Farmington businessman is among five candidates who want to represent five northwestern Navajo Nation chapters
FARMINGTON — David L. John hopes to transform the infrastructure in the northwestern portion of the Navajo Nation.
John is one of five men running for council delegate to represent five Navajo Nation chapters, Arizona's Mexican Water, Sweetwater-Tó ikan and Teec Nos Pos chapters and Utah's Red Mesa and Aneth chapters.
Also running for the seat are Davis Filfred, of Aneth, Francis Redhouse, of Teec Nos Pos, Steven S. Benally, of Sweetwater-Tó ikan, and Herman Farley, of Red Mesa. All four could not be reached for comment when contacted via Facebook, email or phone over the last few weeks.

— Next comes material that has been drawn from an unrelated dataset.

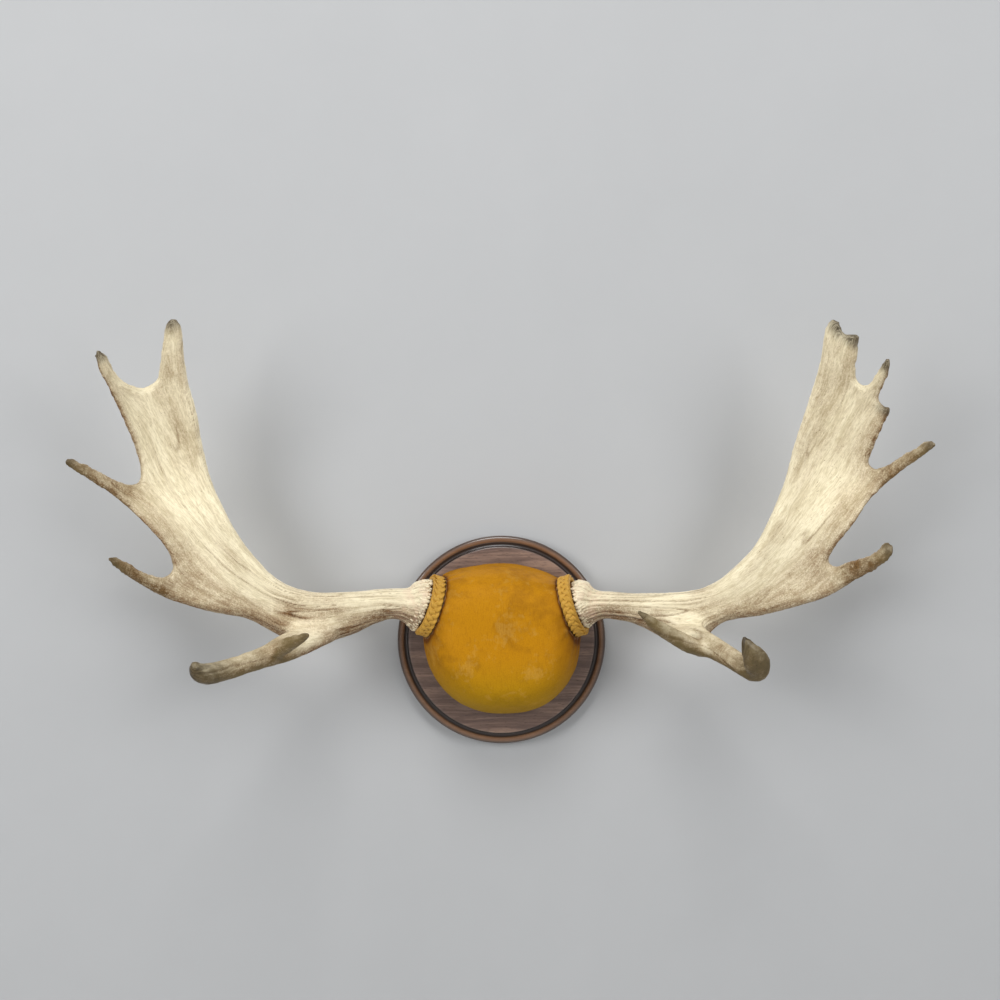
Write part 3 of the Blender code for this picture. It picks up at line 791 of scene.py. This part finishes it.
def lace(angles, phase, look, side, sides=14):
    """One lace of the plait as a closed rounded strip, and how near each point is to its edge."""
    centre, axis, across, up = pedicle_arrays(side)
    swing = look.turns * angles + phase
    aside = 3.8 * MM * np.sin(swing)
    radius = PLAIT_RADIUS + 1.2 * MM * np.sin(2 * swing) - (aside / (7 * MM)) ** 2 * 1.6 * MM
    radial = np.outer(np.cos(angles), across) + np.outer(np.sin(angles), up)
    path = centre + radial * radius[:, None] + np.outer(aside, axis)
    along = unit(np.roll(path, -1, 0) - np.roll(path, 1, 0))
    lean = unit(axis - along * (along @ axis)[:, None])
    lift = np.cross(lean, along)
    lift *= np.sign((lift * radial).sum(1))[:, None]
    tilt = 0.22 * np.sin(swing)[:, None]
    wide = lean * np.cos(tilt) + lift * np.sin(tilt)
    thick = lift * np.cos(tilt) - lean * np.sin(tilt)
    loop = 2 * math.pi * np.arange(sides) / sides
    points = swept(
        path, wide, thick, squared(np.cos(loop), 0.62) * look.lace_width / 2,
        squared(np.sin(loop), 0.8) * look.lace_thickness / 2)
    return points, np.tile(np.abs(np.cos(loop)) ** 3, len(angles))


def plait_core(angles, side, sides=20):
    """The band under the laces, so that no gap shows between them."""
    centre, axis, across, up = pedicle_arrays(side)
    loop = 2 * math.pi * np.arange(sides) / sides
    radial = np.outer(np.cos(angles), across) + np.outer(np.sin(angles), up)
    return swept(
        centre + radial * (PLAIT_RADIUS - 3.5 * MM), radial, np.tile(axis, (len(angles), 1)),
        3.2 * MM * squared(np.sin(loop), 0.5), 7.3 * MM * squared(np.cos(loop), 0.5))


def closed_strips(strips, name):
    """A mesh of tubes that close on themselves, each an array (station, side, xyz)."""
    verts, faces, first = [], [], 0
    for strip in strips:
        count, sides, _ = strip.shape
        verts.append(strip.reshape(-1, 3))
        station, side = np.meshgrid(np.arange(count), np.arange(sides), indexing="ij")
        ahead, beside = (station + 1) % count, (side + 1) % sides
        faces.append(first + np.stack([
            station * sides + side, station * sides + beside,
            ahead * sides + beside, ahead * sides + side,
        ], 2).reshape(-1, 4))
        first += count * sides
    mesh = bpy.data.meshes.new(name)
    mesh.from_pydata(np.concatenate(verts).tolist(), [], np.concatenate(faces).tolist())
    bm = bmesh.new()
    bm.from_mesh(mesh)
    faced_out(bm).to_mesh(mesh)
    bm.free()
    return mesh


def braid_mesh(side, look, seed, laces=3):
    angles = np.linspace(0, 2 * math.pi, 360, endpoint=False)
    start = np.random.default_rng(seed).uniform(0, 2 * math.pi)
    strips, edges = zip(*(
        lace(angles, start + k * 2 * math.pi / laces, look, side) for k in range(laces)))
    core = plait_core(angles[::4], side)
    mesh = closed_strips((*strips, core), f"{side}_braid_plait")
    push_out(mesh, normals_of(mesh), 0.12 * MM * cloud(points_of(mesh), 5 * MM, seed + 1))
    # Laces darken towards their cut edges, real colour and painted shade where they tuck under; the
    # band under them is painted shade in the gaps.
    store(mesh, "cut_edge_and_gap_shade", np.concatenate([*edges, np.full(core[..., 0].size, 0.8)]))
    return mesh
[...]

The Navajo Nation's primary election is on Aug. 26, and the general election will take place on Nov. 4.
John is a Navajo businessman who has lived in Farmington for more than 30 years. He has worked in politics for more than three decades, including three terms as a Navajo Nation Council delegate. During that time, he served as the chairman of the tribe's Economic Development Committee. He has also served on the city of Farmington's Community Relations Commission.
"I was born and raised on the reservation, and my heart is over there," he said.
John chose to leave the Navajo Nation due to the challenges of starting businesses there. He said entrepreneurs on the reservation have to go through the Navajo Nation, the state government and the Bureau of Indian Affairs.
"You go through at least three or four governments before you can start a business," he said.
Another problem entrepreneurs face is getting loans for their businesses, because the land is held in trust by the federal government.
"Banks won't loan on it because it doesn't have any equity," John said.
John hopes to make the reservation more business-friendly and raise the standard of living by expanding infrastructure.
"I'd love to see everybody have running water and electricity in their home," John said.
Currently, John said about 40 percent of the people who live in the Mexican Water, Sweetwater-Tó ikan, Teec Nos Pos, Red Mesa and Aneth areas do not have running water or electricity.
Filfred has previously served on the tribal council and as vice president of the Aneth Chapter. He has also had positions on various school boards, commissions and state, tribal and federal boards, including the now-defunct Health and Social Services Committee. When he served as a delegate for Montezuma Creek, he fought to try to ensure oil revenue from exploration in the Aneth area stayed with the Navajo in Utah, according to Deseret News archives.
Redhouse was also a tribal delegate who worked to keep oil revenue with Utah's Navajo people, according to the Utah newspaper's archives.
Benally and Farley are both members of a traditional Navajo spiritual group, Azeé Bee Nahagha of Diné Nation.
Benally currently serves as the president of the group's board of directors, and Farley is on the board.
Farley is also the president of the Red Mesa Chapter. According to Daily Times archives, the Northern Navajo Agency Council nominated Farley in December to serve on the Commission on Navajo Government Development, which makes recommendations to ensure an accountable and responsible tribal government.